The sci-fi premise of Dominant Species is a mortal battle between the Mindlords and the evil human invaders. The Mindlords were merrily engaged in a perpetual state of war amongst themselves, but the humans came along and caused, well, a perpetual state of war. The player takes the role of a Mindlord and attempts to repel the alien invasion.
The game features traditional RTS gameplay – build a base and harvest resources. Instead of buildings, bases consist of really big plants. This makes defense rather amusing – it is not often you see a houseplant shooting fireballs at an approaching mob of bumbling astronauts. The bases themselves usually have only a few buildings; there are no sprawling kingdoms with impenetrable defenses as found in other games. The game emphasizes efficient use of units rather than base construction, which many will find a welcome change.

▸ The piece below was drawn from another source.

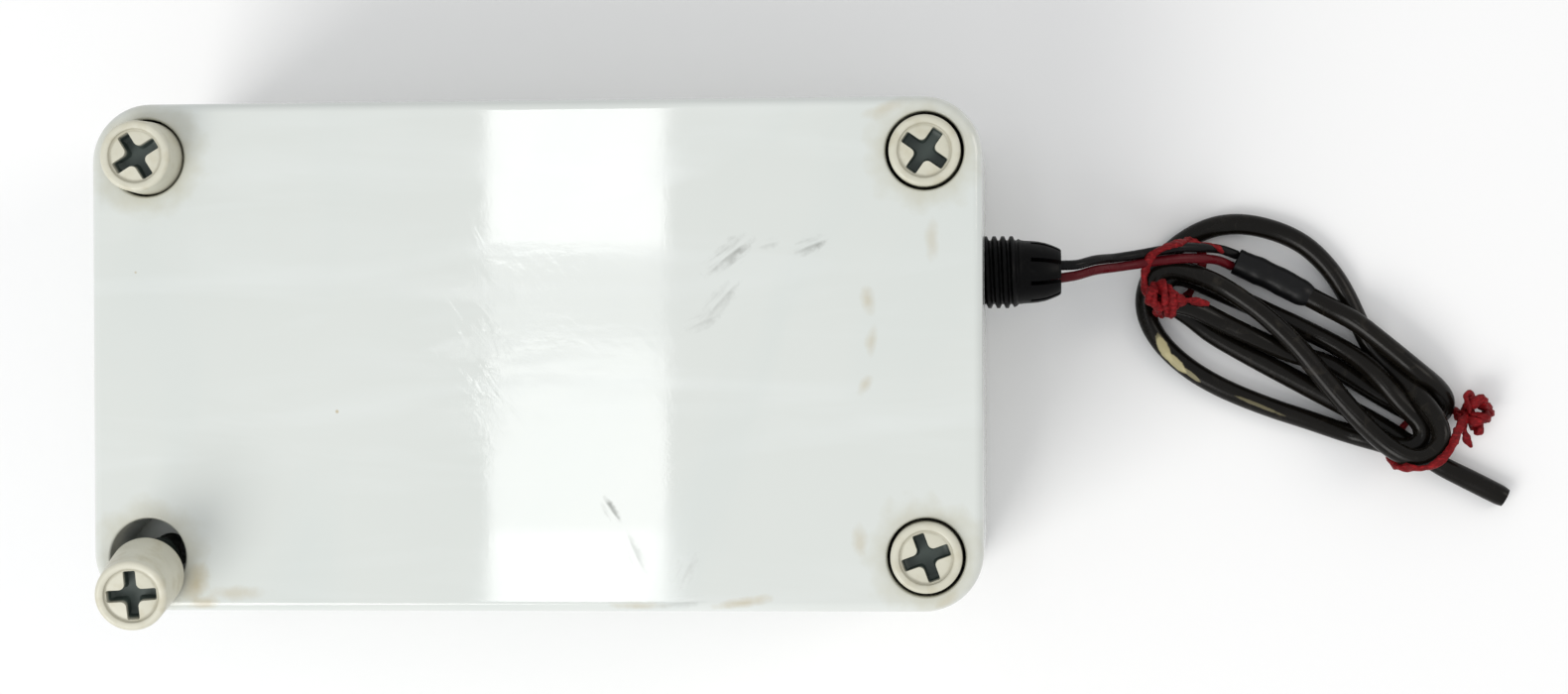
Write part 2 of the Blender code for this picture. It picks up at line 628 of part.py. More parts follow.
def hank_outline():
    """The hank's outer shape, through a few points round its outermost turns."""
    edge = ((-31.8, -2.5), (-31.2, -6.5), (-28.0, -11.6), (-21.5, -15.2), (-11.0, -16.1), (0.0, -14.0),
            (11.5, -10.3), (20.5, -7.2), (27.5, -5.8), (33.0, -3.4), (34.6, 0.8), (34.0, 5.0),
            (32.2, 9.0), (28.0, 12.3), (16.0, 13.3), (9.0, 13.6), (2.0, 17.2), (-9.0, 19.8),
            (-21.0, 16.6), (-29.0, 9.0))
    closed = [hank_point(a, c, 0) for a, c in edge]
    looped = smooth_path(closed[-1:] + closed + closed[:2], 3 * MM)
    first = min(range(len(looped)), key=lambda i: (looped[i] - closed[0]).length)
    last = max(i for i, p in enumerate(looped) if (p - closed[0]).length < 0.01 * MM)
    return [(p.x, p.y) for p in looped[first:last]]


def build_hank():
    """One closed solid of the wound cable, with a trench for the sleeve and the leads."""
    outline = hank_outline()
    hank = prism("cable_hank", outline, 0.1 * MM, HANK_HEIGHT, "cable_grey")
    start = hank_point(-38, -1.5, 0)
    end = hank_point(-1.6, 10.9, 0)
    middle = (start + end) / 2
    length = (end - start).length
    trench = block("trench", (length, TRENCH_WIDTH, 4 * HANK_HEIGHT), (0, 0, 0))
    direction = (end - start).normalized()
    turn = Matrix.Rotation(math.atan2(direction.y, direction.x), 4, "Z")
    place(trench, Matrix.Translation((middle.x, middle.y, 0)) @ turn)
    combine(hank, [trench], "DIFFERENCE")


def build_tail():
    """The cable's free end, lying on the surface beyond the hank."""
    route = [(36.8, -0.5, 2.0), (40.7, 0.2, 2.0), (45.3, 1.0, 2.0), (49.5, 1.7, 2.0)]
    tube("cable_tail", [hank_point(*p) for p in route], CABLE_RADIUS, "cable_grey", 5 * MM)


def build_ties():
    """Each tie is a thin cord over its end of the hank, with a flattened knot."""
    top = HANK_HEIGHT / MM + 0.3 + 1.0
    left = [(-30.6, -6.4, top), (-29.6, -8.6, top), (-27.0, -9.8, top), (-23.5, -8.5, top)]
    right = [(26.0, -5.5, top), (29.5, -5.0, top), (32.5, -1.5, top), (32.5, 3.5, top), (30.5, 8.0, top)]
    knots = {"tie_left": (-24.0, -8.0, top + 0.4), "tie_right": (31.0, 7.6, top + 0.4)}
    for name, route in (("tie_left", left), ("tie_right", right)):
        path = smooth_path([hank_point(*p) for p in route], 2 * MM)
        rings = []
        for i, point in enumerate(path):
            ahead = (path[min(i + 1, len(path) - 1)] - path[max(i - 1, 0)]).normalized()
            side = Vector((0, 0, 1)).cross(ahead).normalized()
            rings.append([point + (side * math.cos(a) + Vector((0, 0, 0.6)) * math.sin(a)) * 1.5 * MM
                          for a in (math.pi * k / 4 for k in range(8))])
        tie = loft(name, rings, "tie_red")
        bm = bmesh.new()
        bmesh.ops.create_icosphere(bm, subdivisions=2, radius=3.0 * MM)
        bmesh.ops.scale(bm, vec=(1.1, 0.9, 0.42), verts=bm.verts)
        bmesh.ops.translate(bm, vec=hank_point(*knots[name]), verts=bm.verts)
        combine(tie, [add_object("knot", bm)], "UNION")


def build():
    clear_scene()
    build_base()
    build_lid()
    build_gasket()
    build_lid_screws()
    build_gland()
    build_board()
    build_terminal_block()
    build_components()
    build_learn_button()
    build_battery()
    build_inner_wiring()
    build_leads()
    build_sleeve()
    build_hank()
    build_tail()
    build_ties()


build()
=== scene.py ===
"""Looks of the garage door opener's receiver: a moulded box, its screws and gland, and a tied hank of cable.

Every piece is made in metres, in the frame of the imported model, and rides on one of its bodies.
"""

import math

import bmesh
import bpy
from mathutils import Matrix, Vector, noise


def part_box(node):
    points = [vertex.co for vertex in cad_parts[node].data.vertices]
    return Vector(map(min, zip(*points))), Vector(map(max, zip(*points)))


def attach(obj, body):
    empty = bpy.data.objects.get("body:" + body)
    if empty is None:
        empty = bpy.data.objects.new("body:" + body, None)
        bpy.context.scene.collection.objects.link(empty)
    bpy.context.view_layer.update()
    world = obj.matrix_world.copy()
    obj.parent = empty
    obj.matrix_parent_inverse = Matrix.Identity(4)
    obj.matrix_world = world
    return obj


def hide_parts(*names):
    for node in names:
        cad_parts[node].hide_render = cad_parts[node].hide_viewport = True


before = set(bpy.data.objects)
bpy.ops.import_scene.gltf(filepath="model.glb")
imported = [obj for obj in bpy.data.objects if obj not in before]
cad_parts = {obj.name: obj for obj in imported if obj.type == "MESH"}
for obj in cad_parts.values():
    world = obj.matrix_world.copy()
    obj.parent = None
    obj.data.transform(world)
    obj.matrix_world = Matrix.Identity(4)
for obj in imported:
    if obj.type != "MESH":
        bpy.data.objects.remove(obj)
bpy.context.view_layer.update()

MM = 0.001
UP = Vector((0, 0, 1))


def cad_box(name):
    """The low corner, the high corner and the middle of a CAD node's box."""
    low, high = (Vector(corner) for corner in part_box(name))
    return low, high, (low + high) / 2


# Enclosure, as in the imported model
LID_LOW, LID_HIGH, _ = cad_box("lid_shell")
HALF_X, HALF_Y, TOP_Z = LID_HIGH
PARTING_Z = cad_box("base_shell")[1].z
GAP = 0.3 * MM
WALL = 3 * MM
CORNER_RADIUS = 10.5 * MM
LID_EDGE = 1.8 * MM
BASE_EDGE = 1.0 * MM
LIP_EDGE = 0.45 * MM
SEAM_EDGE = 0.25 * MM
SEAM_MIDDLE = 0.07 * MM
COLUMN_X = 59.5 * MM
COLUMN_Y = 26 * MM
SCREW_X = 69 * MM
SCREW_Y = 35.4 * MM
RECESS_RADIUS = 6.85 * MM
SEAT_Z = 45 * MM
SHANK_HOLE = 3.3 * MM
BORE_FLOOR_Z = 27 * MM
POST_X = (16 * MM, 52 * MM)
POST_Y = 34 * MM

# Gland
GLAND_Y = 14.9 * MM
GLAND_Z = 22 * MM
THREAD_PITCH = 1.6 * MM
NOSE_END_X = 93.2 * MM

# Screws
HEAD_RADIUS = 6.25 * MM
HEAD_FOOT = 6.62 * MM
HEAD_HEIGHT = 15 * MM
SHANK_RADIUS = 3 * MM
SHANK_LENGTH = 16 * MM
HEAD_TOP = SHANK_LENGTH + HEAD_HEIGHT
HEAD_RIM = 4.75 * MM
SCREW_PITCH = 1.25 * MM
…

In many ways, the engine will remind you of Myth or Sacrifice. You fly low over the map, ordering units to do your bidding. Dominant Species gives you more flexibility than Myth; you have full control over your perspective and can move freely in three dimensions. The highly customizable interface has lots of features that make this easy. One great option is to have the view follow a unit. This allows you to see the battle without constantly messing with the controls, which is nice as the units are fast-moving and the maps are often huge.

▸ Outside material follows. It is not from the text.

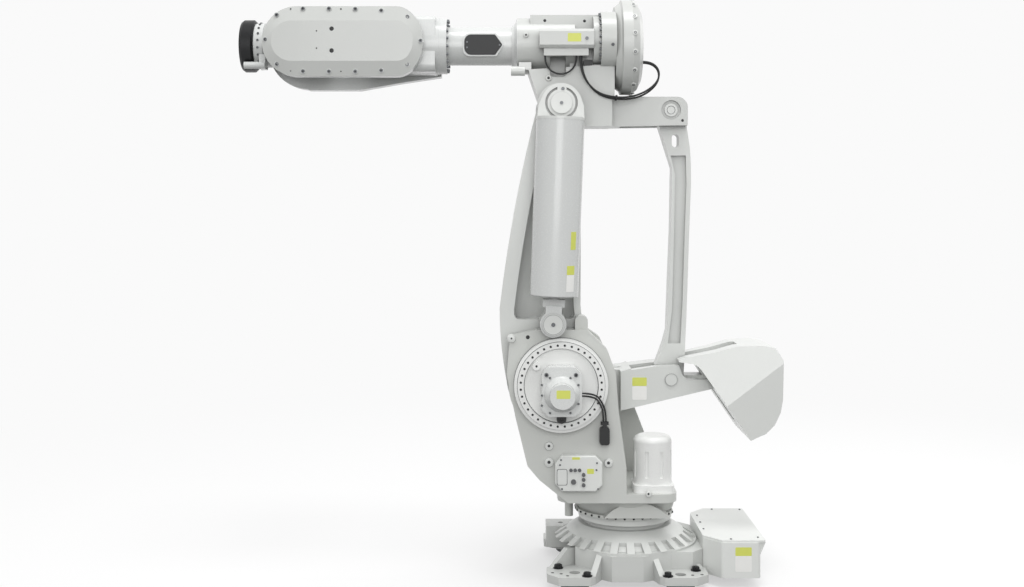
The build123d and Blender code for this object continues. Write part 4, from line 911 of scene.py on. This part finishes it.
class ROBOT_OT_stage(bpy.types.Operator):
    """Floor, lamps, sky and camera."""

    bl_idname = "robot.stage"
    bl_label = "Stage"

    def execute(self, context):
        """A pale floor, soft lamps above and beside the camera, and the photograph's viewpoint."""
        scene = context.scene
        power = scene.robot_stage
        corners = [(x * FLOOR_HALF, y * FLOOR_HALF, 0.0) for x, y in ((-1, -1), (1, -1), (1, 1), (-1, 1))]
        mesh = bpy.data.meshes.new("studio_floor")
        mesh.from_pydata(corners, [], [(0, 1, 2, 3)])
        floor = bpy.data.objects.new("studio_floor", mesh)
        scene.collection.objects.link(floor)
        floor.data.materials.append(self.floor_finish())
        for name, place, aim, size, watts in (
                ("key_lamp", (-1.5, 4.5, 19.5), (0.3, 0.0, 1.6), 7.0, power.key),
                ("fill_lamp", (0.8, 9.6, 4.2), (0.3, 0.0, 1.8), 5.0, power.fill),
                ("back_lamp", (-4.0, -3.0, 4.5), (0.0, 0.0, 1.6), 3.0, power.fill * 0.2)):
            lamp = bpy.data.lights.new(name, "AREA")
            lamp.shape = "SQUARE"
            lamp.size = size
            lamp.energy = watts
            shown = bpy.data.objects.new(name, lamp)
            scene.collection.objects.link(shown)
            shown.location = place
            turn = facing(np.array(place) - np.array(aim))
            shown.rotation_euler = Matrix(turn.tolist()).to_euler()
        world = bpy.data.worlds.new("studio_sky")
        world.use_nodes = True
        tree = world.node_tree
        tree.nodes.clear()
        light = add(tree, "ShaderNodeBackground", {"Color": (1, 1, 1, 1), "Strength": power.sky})
        shown = add(tree, "ShaderNodeBackground", {"Color": linear(BACKDROP), "Strength": 1.0})
        mix = add(tree, "ShaderNodeMixShader",
                  links={0: seen_directly(tree), 1: light.outputs[0], 2: shown.outputs[0]})
        add(tree, "ShaderNodeOutputWorld", links={"Surface": mix.outputs[0]})
        scene.world = world
        lens = bpy.data.cameras.new("photo_camera")
        lens.sensor_width = 36.0
        lens.lens = lens.sensor_width * FOCAL_PX / PICTURE_PX[0]
        lens.shift_y = (AHEAD_PX[1] - PICTURE_PX[1] / 2) / PICTURE_PX[0]
        lens.clip_end = 100.0
        camera = bpy.data.objects.new("photo_camera", lens)
        scene.collection.objects.link(camera)
        camera.location = CAMERA_AT
        camera.rotation_euler = (math.pi / 2, 0.0, math.pi)
        scene.camera = camera
        scene.view_settings.view_transform = "Standard"
        return {"FINISHED"}

    @staticmethod
    def floor_finish():
        """Seamless white paper: lit for the object's shadow, and shown to the camera as the backdrop."""
        made, tree, shader, where = surface("white_backdrop_paper")
        grain = add(tree, "ShaderNodeTexNoise", {"Scale": per_mm(60.0), "Detail": 2.0}, {"Vector": where})
        bump = add(tree, "ShaderNodeBump", {"Distance": 0.0002}, {"Height": grain.outputs["Fac"]})
        tree.links.new(bump.outputs["Normal"], shader.inputs["Normal"])
        shader.inputs["Roughness"].default_value = 0.9
        plain = add(tree, "ShaderNodeEmission", {"Color": linear(BACKDROP), "Strength": 1.0})
        shown = seen_directly(tree)
        tone = add(tree, "ShaderNodeMix",
                   {"data_type": "RGBA", MIX_FIRST: linear(FLOOR_SCATTER), MIX_SECOND: linear(FLOOR_SEEN)},
                   {"Factor": shown})
        tree.links.new(tone.outputs[MIX_RESULT], shader.inputs["Base Color"])
        away = add(tree, "ShaderNodeVectorMath", {"operation": "LENGTH"}, {0: where})
        white = add(tree, "ShaderNodeMapRange", {"From Min": 2.0, "From Max": 7.0, "To Min": 0.55,
                                                 "To Max": 1.0}, {"Value": away.outputs["Value"]})
        share = add(tree, "ShaderNodeMath", {"operation": "MULTIPLY"}, {0: shown, 1: white.outputs["Result"]})
        mix = add(tree, "ShaderNodeMixShader",
                  links={0: share.outputs[0], 1: shader.outputs[0], 2: plain.outputs[0]})
        tree.links.new(mix.outputs[0], tree.nodes["Material Output"].inputs["Surface"])
        return made


class ROBOT_PT_panel(bpy.types.Panel):
    """Lists the dressing steps in the sidebar."""

    bl_label = "Robot Arm"
    bl_idname = "ROBOT_PT_panel"
    bl_space_type = "VIEW_3D"
    bl_region_type = "UI"
    bl_category = "Robot Arm"

    def draw(self, context):
        """One button a step, then the sizes and colours."""
        for step in STEPS:
            self.layout.operator(step.bl_idname)
        for group in ("robot_colours", "robot_fasteners", "robot_stage"):
            values = getattr(context.scene, group)
            for key in values.__annotations__:
                self.layout.prop(values, key)


STEPS = (ROBOT_OT_stage, ROBOT_OT_cables, ROBOT_OT_paint, ROBOT_OT_wrist_screws, ROBOT_OT_drive_screws,
         ROBOT_OT_arm_details, ROBOT_OT_column_details, ROBOT_OT_floor_bolts, ROBOT_OT_films)
GROUPS = {"robot_colours": RobotColours, "robot_fasteners": RobotFasteners, "robot_stage": RobotStage}


def register():
    """Register the groups, steps and panel."""
    for cls in (*GROUPS.values(), *STEPS, ROBOT_PT_panel):
        bpy.utils.register_class(cls)
    for key, group in GROUPS.items():
        setattr(bpy.types.Scene, key, bpy.props.PointerProperty(type=group))


def unregister():
    """Take the panel, steps and groups out again."""
    for key in GROUPS:
        delattr(bpy.types.Scene, key)
    for cls in reversed((*GROUPS.values(), *STEPS, ROBOT_PT_panel)):
        bpy.utils.unregister_class(cls)


def main():
    """Register the groups, steps and panel, then run every step in order."""
    register()
    for step in STEPS:
        group, name = step.bl_idname.split(".")
        getattr(getattr(bpy.ops, group), name)()


if __name__ == "__main__":
    main()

Graphically, the game is impressive. Enormous cliffs, rolling hills, and glittering lakes add a lot to both the aesthetic and strategic portions of the game. The only objection here is the choice of colors; dull greens and browns are common. However, the sky and water are nicely done and all of this is integrated well into a smooth, consistent world.
The Mindlord force has twenty-seven creatures, but many of these are more powerful versions of a base unit. The few types of units can be considered a boon, though, as these are all that are needed and it greatly reduces the learning curve. The early units have only melee attack abilities, but more advanced units have acid or lightning attacks, or the ability to lob devastating balls of energy. As your creatures gain experience, they level up and become more powerful.

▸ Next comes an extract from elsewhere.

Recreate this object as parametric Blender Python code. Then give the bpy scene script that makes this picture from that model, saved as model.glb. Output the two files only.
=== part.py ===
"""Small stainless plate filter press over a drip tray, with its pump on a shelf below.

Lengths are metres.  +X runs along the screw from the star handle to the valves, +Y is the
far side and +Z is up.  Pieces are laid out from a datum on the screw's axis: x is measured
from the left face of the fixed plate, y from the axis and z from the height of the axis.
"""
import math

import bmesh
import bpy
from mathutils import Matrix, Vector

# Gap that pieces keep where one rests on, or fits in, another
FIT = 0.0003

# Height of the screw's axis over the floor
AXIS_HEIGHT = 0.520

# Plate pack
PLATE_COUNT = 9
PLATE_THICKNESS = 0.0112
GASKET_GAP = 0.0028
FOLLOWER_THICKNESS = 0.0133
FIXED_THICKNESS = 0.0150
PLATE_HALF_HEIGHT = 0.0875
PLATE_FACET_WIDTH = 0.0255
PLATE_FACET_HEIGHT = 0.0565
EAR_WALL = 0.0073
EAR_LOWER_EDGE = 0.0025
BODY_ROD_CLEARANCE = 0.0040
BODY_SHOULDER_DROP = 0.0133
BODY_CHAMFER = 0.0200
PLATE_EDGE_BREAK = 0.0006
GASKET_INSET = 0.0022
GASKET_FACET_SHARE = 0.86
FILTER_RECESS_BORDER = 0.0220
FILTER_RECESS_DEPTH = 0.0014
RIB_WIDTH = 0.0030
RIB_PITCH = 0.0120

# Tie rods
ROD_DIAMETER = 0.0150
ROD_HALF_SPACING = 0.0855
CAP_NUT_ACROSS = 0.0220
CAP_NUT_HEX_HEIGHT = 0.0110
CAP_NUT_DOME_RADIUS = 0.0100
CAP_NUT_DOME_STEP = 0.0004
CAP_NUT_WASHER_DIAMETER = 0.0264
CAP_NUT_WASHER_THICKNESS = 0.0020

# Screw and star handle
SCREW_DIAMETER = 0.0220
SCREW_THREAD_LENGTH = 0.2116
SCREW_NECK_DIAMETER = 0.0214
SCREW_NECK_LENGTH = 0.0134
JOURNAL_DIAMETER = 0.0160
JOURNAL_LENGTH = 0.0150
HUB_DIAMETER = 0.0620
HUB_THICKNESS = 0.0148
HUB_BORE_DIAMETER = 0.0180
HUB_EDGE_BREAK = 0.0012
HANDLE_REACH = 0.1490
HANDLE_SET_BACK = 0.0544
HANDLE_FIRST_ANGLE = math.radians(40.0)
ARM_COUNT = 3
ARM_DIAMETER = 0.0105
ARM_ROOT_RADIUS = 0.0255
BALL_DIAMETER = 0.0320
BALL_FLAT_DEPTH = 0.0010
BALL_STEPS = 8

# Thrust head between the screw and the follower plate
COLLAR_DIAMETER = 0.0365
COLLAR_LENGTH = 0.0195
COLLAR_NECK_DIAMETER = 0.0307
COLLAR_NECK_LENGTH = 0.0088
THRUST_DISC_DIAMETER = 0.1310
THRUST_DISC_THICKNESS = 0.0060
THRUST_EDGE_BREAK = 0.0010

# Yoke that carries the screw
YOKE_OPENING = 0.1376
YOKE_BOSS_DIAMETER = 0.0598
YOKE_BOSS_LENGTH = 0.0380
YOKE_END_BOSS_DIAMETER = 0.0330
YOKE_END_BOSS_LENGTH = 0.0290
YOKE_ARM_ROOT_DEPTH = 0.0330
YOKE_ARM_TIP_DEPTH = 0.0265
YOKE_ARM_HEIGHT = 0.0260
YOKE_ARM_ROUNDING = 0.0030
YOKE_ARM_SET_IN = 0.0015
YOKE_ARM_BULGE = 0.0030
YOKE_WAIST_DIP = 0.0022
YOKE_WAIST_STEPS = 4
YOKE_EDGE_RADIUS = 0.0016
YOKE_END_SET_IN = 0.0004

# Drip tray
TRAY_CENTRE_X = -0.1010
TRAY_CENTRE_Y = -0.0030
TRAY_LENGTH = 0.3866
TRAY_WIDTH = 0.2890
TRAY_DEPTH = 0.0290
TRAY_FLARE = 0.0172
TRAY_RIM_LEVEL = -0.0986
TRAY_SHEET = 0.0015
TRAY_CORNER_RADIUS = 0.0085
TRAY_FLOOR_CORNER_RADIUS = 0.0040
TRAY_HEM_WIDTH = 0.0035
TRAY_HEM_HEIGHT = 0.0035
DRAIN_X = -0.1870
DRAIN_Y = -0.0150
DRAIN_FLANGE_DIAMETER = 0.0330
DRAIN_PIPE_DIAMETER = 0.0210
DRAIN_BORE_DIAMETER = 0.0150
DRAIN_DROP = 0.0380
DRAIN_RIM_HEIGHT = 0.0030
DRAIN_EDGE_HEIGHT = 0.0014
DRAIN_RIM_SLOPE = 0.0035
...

Like most games of this genre, the artificial intelligence is a bit quirky. Some aspects of it are quite good: when attacked, units will group and defend themselves automatically. Unit pathing is decent, but occasionally a unit will get “stuck” on a building and take several seconds to realize it has to go around. The only real problem with the game is that the enemy AI sometimes misses obviously good moves. However, most of the missions are quite difficult, and it is the occasional AI mistake that makes them winnable.